I can’t do otherwise, at least not yet. If my garden was burning, I would naturally be very busy putting the fire out. If my neighbor’s garden was burning I would be just as engaged in the effort to mitigate damage. However, it doesn’t look like the fact that California is burning is quite enough to jolt me out of my peaceful life, even though I live in Oregon. Hmmm. An even better way to put it requires the use of a term from Robert Heinlein’s Stranger in a Strange Land: It looks like I have to be personally impacted before I can grok the situation.
Just to avoid confusion, I should say this post is not expressing spiritual despair. I would never be so bold or foolish as to claim I am immune from such despair, but I do have a deep and abiding faith that even the total destruction of life on earth will not mean the destruction of Being Itself. Note that “being” is an even broader category than “life.” There will remain light, stars, planets, patterns, forces, and who knows what else. Suns will continue to illuminate multi-colored clouds of star dust light years across. The miracle of being will not end. It can’t. And chances are extremely high that the miracle of life won’t end either.

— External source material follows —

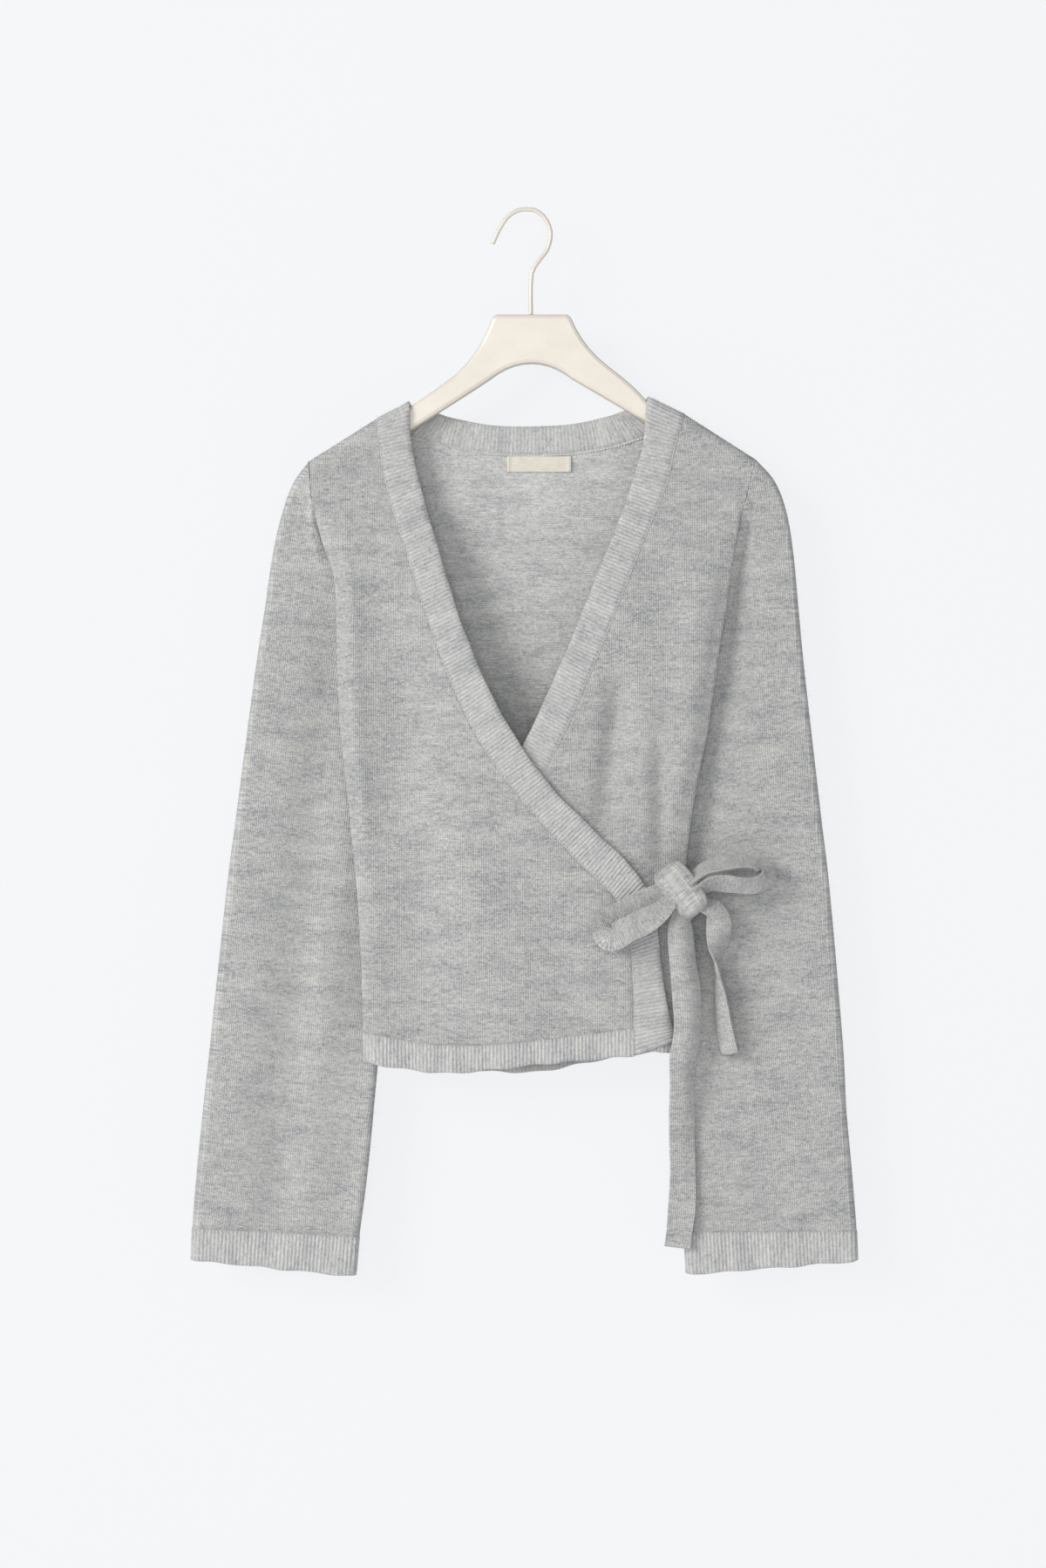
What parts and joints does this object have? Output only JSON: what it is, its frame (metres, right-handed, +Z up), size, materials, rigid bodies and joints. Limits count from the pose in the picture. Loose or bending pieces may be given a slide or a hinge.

It usually takes spiritual work for this continuance of Being to be a sincere and deep source of spiritual solace rather than a merely intellectual palliative. Even when it does provide solace, however, it doesn’t negate any of the other things I have mentioned in this post. When I contemplate a bird I see the Divine. When I contemplate the possibility of no more birds, the tears flow. When I contemplate what to do, I can’t yet see a way to make my life match a state of emergency that isn’t yet manifesting – at least in an obvious way – in my immediate surroundings.